[Entries with parts and joints]
----------

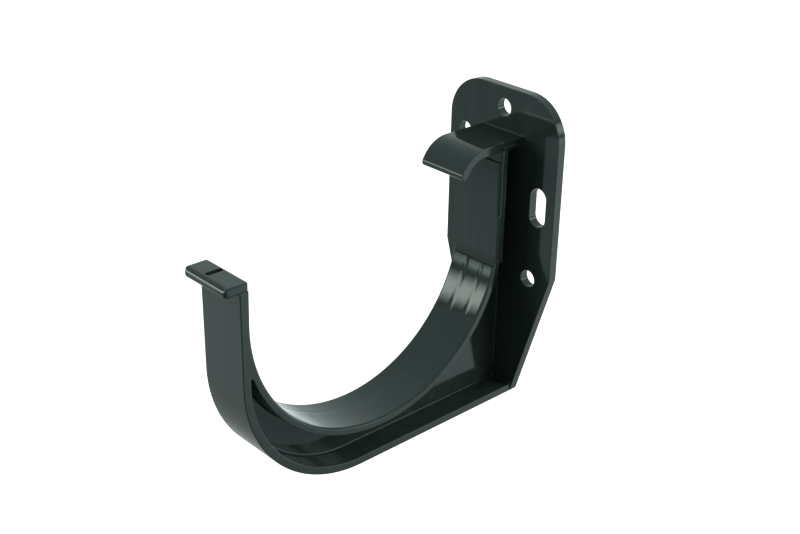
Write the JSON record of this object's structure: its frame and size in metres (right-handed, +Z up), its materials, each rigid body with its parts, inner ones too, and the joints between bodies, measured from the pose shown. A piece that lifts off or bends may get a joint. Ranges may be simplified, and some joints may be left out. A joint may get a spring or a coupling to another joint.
{
  "type": "gutter bracket",
  "caption": "Moulded fascia bracket with a round cradle, rear hook and front lip that carries a half-round rainwater gutter on a wall board.",
  "frame": {"origin": "foot of the plate on its back face, at the middle of its width", "axes": "+X along the gutter, +Y into the wall, +Z up; the gutter side is -Y"},
  "size_m": [0.052, 0.1309, 0.118],
  "materials": {
    "moulding": "smooth, evenly glossy dark grey uPVC"
  },
  "bodies": {
    "root": {"gutter_bracket": "moulding"}
  },
  "joints": []
}
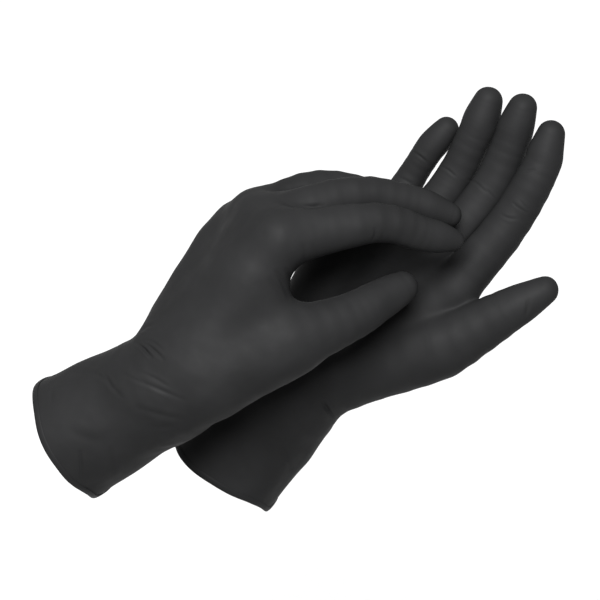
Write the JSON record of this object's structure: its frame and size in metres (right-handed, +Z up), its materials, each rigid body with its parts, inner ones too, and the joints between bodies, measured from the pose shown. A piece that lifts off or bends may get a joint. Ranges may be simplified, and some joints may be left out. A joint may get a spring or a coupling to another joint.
{
  "type": "disposable glove pair",
  "caption": "Pair of black nitrile disposable gloves in worn shape, with rolled cuffs, the left one resting across the palm of the right.",
  "frame": {"origin": "centre of the right glove's wrist, at the fold between cuff and hand", "axes": "+X to the right as the pair is seen, along its longest extent; +Y away from the viewer; +Z up"},
  "size_m": [0.2677, 0.1947, 0.1897],
  "materials": {
    "film": "satin",
    "bead": "satin"
  },
  "bodies": {
    "right_hand": {"right_hand": "film", "right_palm": "film", "right_knuckles": "film", "right_thumb_base": "film"},
    "right_cuff": {"right_cuff": "film", "right_cuff_bead": "bead"},
    "right_thumb_root": {"right_thumb_root": "film"},
    "right_thumb_tip": {"right_thumb_tip": "film"},
    "right_index_root": {"right_index_root": "film"},
    "right_index_tip": {"right_index_tip": "film"},
    "right_middle_root": {"right_middle_root": "film"},
    "right_middle_tip": {"right_middle_tip": "film"},
    "right_ring_root": {"right_ring_root": "film"},
    "right_ring_tip": {"right_ring_tip": "film"},
    "right_little_root": {"right_little_root": "film"},
    "right_little_tip": {"right_little_tip": "film"},
    "left_hand": {"left_hand": "film", "left_palm": "film", "left_knuckles": "film", "left_thumb_base": "film"},
    "left_cuff": {"left_cuff": "film", "left_cuff_bead": "bead"},
    "left_thumb_root": {"left_thumb_root": "film"},
    "left_thumb_tip": {"left_thumb_tip": "film"},
    "left_index_root": {"left_index_root": "film"},
    "left_index_tip": {"left_index_tip": "film"},
    "left_middle_root": {"left_middle_root": "film"},
    "left_middle_tip": {"left_middle_tip": "film"},
    "left_ring_root": {"left_ring_root": "film"},
    "left_ring_tip": {"left_ring_tip": "film"},
    "left_little_root": {"left_little_root": "film"},
    "left_little_tip": {"left_little_tip": "film"}
  },
  "joints": [
    {"name": "left_glove_lift", "type": "slide", "parent": "right_hand", "child": "left_hand", "axis": [0, -0.5, 0.866], "range_m": [0, 0.12]},
    {"name": "right_wrist_fold", "type": "hinge", "parent": "right_hand", "child": "right_cuff", "pos_m": [0, 0, 0], "axis": [0.7279, -0.6567, 0.1975], "range_deg": [-10, 10]},
    {"name": "right_thumb_root_fold", "type": "hinge", "parent": "right_hand", "child": "right_thumb_root", "pos_m": [0.0926, 0.0073, 0.04295], "axis": [-0.4503, 0.7732, 0.4464], "range_deg": [-12, 12]},
    {"name": "right_thumb_joint_fold", "type": "hinge", "parent": "right_thumb_root", "child": "right_thumb_tip", "pos_m": [0.1092, 0.0118, 0.0519], "axis": [-0.4905, 0.7547, 0.4357], "range_deg": [-12, 12]},
    {"name": "right_index_root_fold", "type": "hinge", "parent": "right_hand", "child": "right_index_root", "pos_m": [0.09265, 0.03762, 0.05358], "axis": [0.7279, -0.6567, 0.1975], "range_deg": [-15, 0]},
    {"name": "right_index_joint_fold", "type": "hinge", "parent": "right_index_root", "child": "right_index_tip", "pos_m": [0.1123, 0.057, 0.0687], "axis": [0.7279, -0.6567, 0.1975], "range_deg": [-8, 12]},
    {"name": "right_middle_root_fold", "type": "hinge", "parent": "right_hand", "child": "right_middle_root", "pos_m": [0.07939, 0.05149, 0.05034], "axis": [0.7279, -0.6567, 0.1975], "range_deg": [-15, 0]},
    {"name": "right_middle_joint_fold", "type": "hinge", "parent": "right_middle_root", "child": "right_middle_tip", "pos_m": [0.0993, 0.0724, 0.0649], "axis": [0.7279, -0.6567, 0.1975], "range_deg": [-8, 12]},
    {"name": "right_ring_root_fold", "type": "hinge", "parent": "right_hand", "child": "right_ring_root", "pos_m": [0.06611, 0.06561, 0.04676], "axis": [0.7279, -0.6567, 0.1975], "range_deg": [-15, 0]},
    {"name": "right_ring_joint_fold", "type": "hinge", "parent": "right_ring_root", "child": "right_ring_tip", "pos_m": [0.0804, 0.0822, 0.0578], "axis": [0.7279, -0.6567, 0.1975], "range_deg": [-8, 12]},
    {"name": "right_little_root_fold", "type": "hinge", "parent": "right_hand", "child": "right_little_root", "pos_m": [0.05278, 0.07949, 0.04359], "axis": [0.7279, -0.6567, 0.1975], "range_deg": [-15, 0]},
    {"name": "right_little_joint_fold", "type": "hinge", "parent": "right_little_root", "child": "right_little_tip", "pos_m": [0.0593, 0.0885, 0.0488], "axis": [0.7279, -0.6567, 0.1975], "range_deg": [-8, 12]},
    {"name": "left_wrist_fold", "type": "hinge", "parent": "left_hand", "child": "left_cuff", "pos_m": [-0.0613, -0.0309, 0.0526], "axis": [-0.365, 0.5735, -0.7334], "range_deg": [-10, 10]},
    {"name": "left_thumb_root_fold", "type": "hinge", "parent": "left_hand", "child": "left_thumb_root", "pos_m": [0.01183, -0.01441, 0.07851], "axis": [-0.3683, 0.8051, 0.4648], "range_deg": [-14, 0]},
    {"name": "left_thumb_joint_fold", "type": "hinge", "parent": "left_thumb_root", "child": "left_thumb_tip", "pos_m": [0.0308, -0.0048, 0.0769], "axis": [-0.4923, 0.7538, 0.4352], "range_deg": [-14, 0]},
    {"name": "left_index_root_fold", "type": "hinge", "parent": "left_hand", "child": "left_index_root", "pos_m": [0.00943, 0.02093, 0.11204], "axis": [-0.365, 0.5735, -0.7334], "range_deg": [-18, 0]},
    {"name": "left_index_joint_fold", "type": "hinge", "parent": "left_index_root", "child": "left_index_tip", "pos_m": [0.0414, 0.0298, 0.1084], "axis": [-0.365, 0.5735, -0.7334], "range_deg": [-16, 0]},
    {"name": "left_middle_root_fold", "type": "hinge", "parent": "left_hand", "child": "left_middle_root", "pos_m": [0.00069, 0.03858, 0.10119], "axis": [-0.365, 0.5735, -0.7334], "range_deg": [-18, 0]},
    {"name": "left_middle_joint_fold", "type": "hinge", "parent": "left_middle_root", "child": "left_middle_tip", "pos_m": [0.031, 0.0513, 0.0989], "axis": [-0.365, 0.5735, -0.7334], "range_deg": [-16, 0]},
    {"name": "left_ring_root_fold", "type": "hinge", "parent": "left_hand", "child": "left_ring_root", "pos_m": [-0.00677, 0.05195, 0.08704], "axis": [-0.365, 0.5735, -0.7334], "range_deg": [-18, 0]},
    {"name": "left_ring_joint_fold", "type": "hinge", "parent": "left_ring_root", "child": "left_ring_tip", "pos_m": [0.0152, 0.0639, 0.0842], "axis": [-0.365, 0.5735, -0.7334], "range_deg": [-16, 0]},
    {"name": "left_little_root_fold", "type": "hinge", "parent": "left_hand", "child": "left_little_root", "pos_m": [-0.01112, 0.05607, 0.06791], "axis": [-0.365, 0.5735, -0.7334], "range_deg": [-18, 0]},
    {"name": "left_little_joint_fold", "type": "hinge", "parent": "left_little_root", "child": "left_little_tip", "pos_m": [0.0052, 0.0628, 0.064], "axis": [-0.365, 0.5735, -0.7334], "range_deg": [-16, 0]}
  ]
}
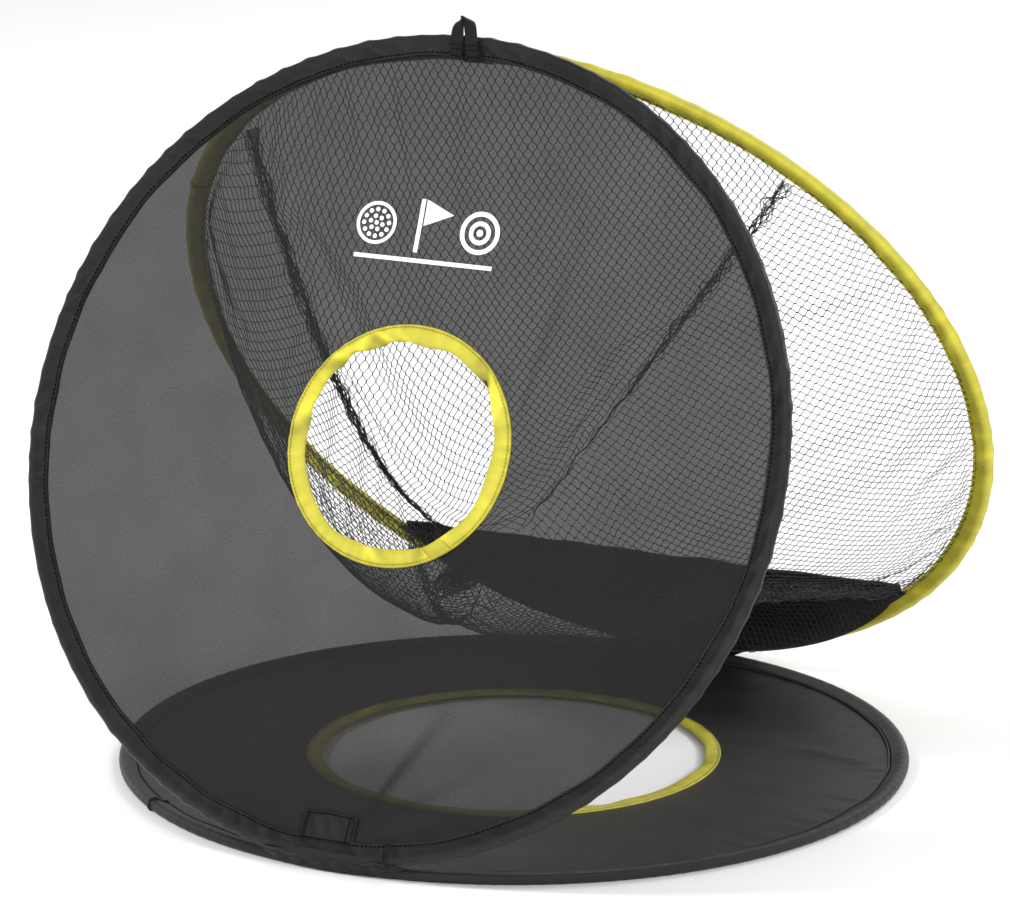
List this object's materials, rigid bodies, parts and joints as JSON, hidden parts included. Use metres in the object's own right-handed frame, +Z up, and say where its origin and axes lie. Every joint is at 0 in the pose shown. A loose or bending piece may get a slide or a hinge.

----------

Stated exercise: Using the entries above, state how many lines include the word "slide", with no other words.

Written answer: 2